** begin **

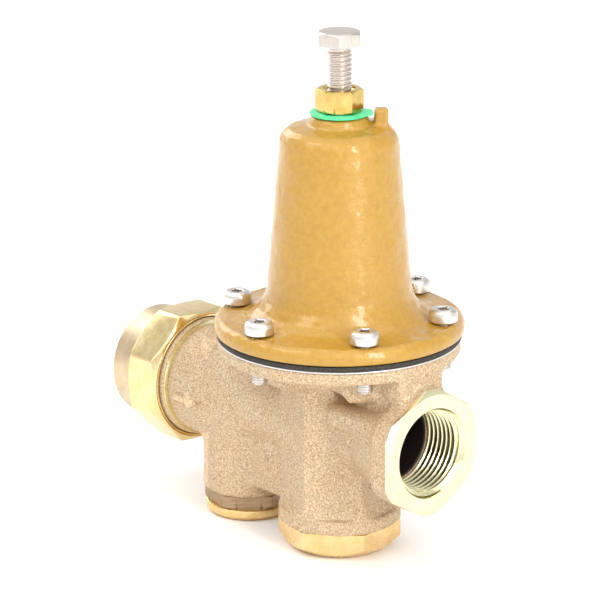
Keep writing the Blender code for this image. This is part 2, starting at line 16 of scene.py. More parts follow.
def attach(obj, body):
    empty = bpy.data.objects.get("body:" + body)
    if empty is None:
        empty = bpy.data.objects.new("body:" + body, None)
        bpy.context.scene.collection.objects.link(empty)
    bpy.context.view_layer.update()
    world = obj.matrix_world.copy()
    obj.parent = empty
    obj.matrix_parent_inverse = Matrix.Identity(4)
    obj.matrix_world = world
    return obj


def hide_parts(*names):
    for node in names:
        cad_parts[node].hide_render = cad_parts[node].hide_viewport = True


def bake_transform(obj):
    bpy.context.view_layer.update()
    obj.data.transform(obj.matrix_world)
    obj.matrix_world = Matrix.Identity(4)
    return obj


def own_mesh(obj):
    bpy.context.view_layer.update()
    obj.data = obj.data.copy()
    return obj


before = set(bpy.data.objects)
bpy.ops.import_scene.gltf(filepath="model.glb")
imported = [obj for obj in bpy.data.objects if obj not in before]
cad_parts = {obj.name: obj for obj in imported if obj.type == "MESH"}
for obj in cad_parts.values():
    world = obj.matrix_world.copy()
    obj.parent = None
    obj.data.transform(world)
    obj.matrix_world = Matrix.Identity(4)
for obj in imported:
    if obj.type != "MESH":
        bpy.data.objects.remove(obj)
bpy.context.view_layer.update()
M = 0.001
VOXEL = 0.5
ROUND = 128  # sides of a turned piece

PORT_Z = 39.0  # the flow axis
STRAINER_X = -41.5
JOINT_Z = 66.0  # top of the body's flange
SCREW_COUNT = 6
SCREW_CIRCLE_R = 32.5
SCREW_HOLE_R = 2.75
COLUMN_TURN = 10.0  # degrees from +X to one flat of the main column
PORT_FACE, PORT_BACK = 40.5, 39.1  # machined front of the outlet hexagon
PORT_HEXAGON_FLATS = 36.6
PORT_CORNER_R = 19.85  # the hexagon's corners are turned down to this
PIPE_PITCH = 1.814  # 14 threads per inch
ADJUSTER_PITCH = 1.411  # 18 threads per inch
UNION_PITCH = 2.0
LUG_ANGLE = radians(48.0)
BORE_SHADE_R = 12.1  # everything nearer than this to the flow axis is inside a passage, and the body's colour there is painted shade
ARROW_X, ARROW_DROP = -51.0, 1.6  # middle of the flow arrow, and how far it lies below the flow axis
ARROW_R = 18.9  # from the flow axis to the arrow's face

# ---------------------------------------------------------------- materials


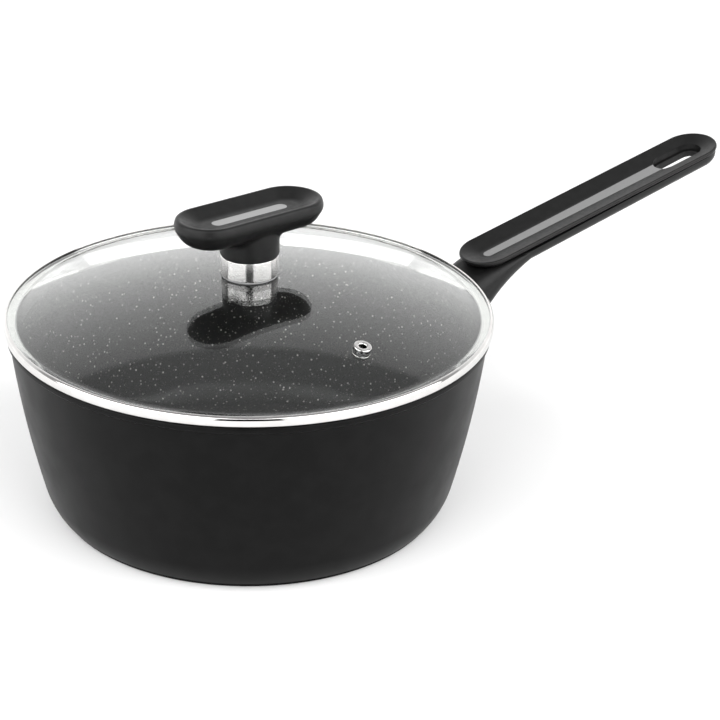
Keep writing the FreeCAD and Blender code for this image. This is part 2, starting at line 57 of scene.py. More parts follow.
# %% Read the main sizes
MM = 0.001
pot_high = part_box("pot_body")[1]
rim_low, rim_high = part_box("lid_rim")
glass_low, glass_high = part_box("lid_glass")
ferrule_low, ferrule_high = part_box("knob_ferrule")
disc_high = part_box("induction_disc")[1]
pot_height = pot_high.z
rim_radius = pot_high.x
lid_radius = rim_high.x
glass_radius = glass_high.x
print("pot", round(pot_height / MM, 1), "mm high,", round(2 * rim_radius / MM, 1), "mm across its rim")

# %% [markdown]
# ## Drawing an outline
# A lathe needs half of a cross-section: a row of points, each with a distance from the axis and a height.
# Two small helpers draw the round stretches. `arc` goes from one point to another about a centre, and
# `rounded` walks round a list of corners and swaps each sharp corner for an arc that touches both sides.


# %% Outline helpers
def arc(centre, start, end, steps):
    """Points on the short way round centre, from start to end, both included."""
    first = start - centre
    turn = first.angle_signed(end - centre) * -1
    return [centre + Matrix.Rotation(turn * step / steps, 2) @ first for step in range(steps + 1)]


def circle_through(first, second, third):
    """Centre of the circle that passes through three points."""
    middle_a = (first + second) / 2
    middle_b = (second + third) / 2
    across_a = (second - first).orthogonal()
    across_b = (third - second).orthogonal()
    gap = middle_b - middle_a
    share = gap.cross(across_b) / across_a.cross(across_b)
    return middle_a + across_a * share


def rounded(corners, steps=6, closed=True):
    """Outline through corners of (distance, height, rounding), with an arc in place of each rounded one."""
    count = len(corners)
    points = []
    for index, (distance, height, rounding) in enumerate(corners):
        here = Vector((distance, height))
        is_end = not closed and index in (0, count - 1)
        if rounding == 0 or is_end:
            points.append(here)
            continue
        back = (Vector(corners[index - 1][:2]) - here).normalized()
        onward = (Vector(corners[(index + 1) % count][:2]) - here).normalized()
        half = back.angle(onward) / 2
        reach = rounding / math.tan(half)
        centre = here + (back + onward).normalized() * (rounding / math.sin(half))
        points += arc(centre, here + back * reach, here + onward * reach, steps)
    return points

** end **

:: Aim of the exercise ::
Only the lines from the one holding "obj.data = obj.data.copy()" through the one holding "ROUND = 128" are wanted; retype them exactly.

:: Task answer ::
    obj.data = obj.data.copy()
    return obj


before = set(bpy.data.objects)
bpy.ops.import_scene.gltf(filepath="model.glb")
imported = [obj for obj in bpy.data.objects if obj not in before]
cad_parts = {obj.name: obj for obj in imported if obj.type == "MESH"}
for obj in cad_parts.values():
    world = obj.matrix_world.copy()
    obj.parent = None
    obj.data.transform(world)
    obj.matrix_world = Matrix.Identity(4)
for obj in imported:
    if obj.type != "MESH":
        bpy.data.objects.remove(obj)
bpy.context.view_layer.update()
M = 0.001
VOXEL = 0.5
ROUND = 128  # sides of a turned piece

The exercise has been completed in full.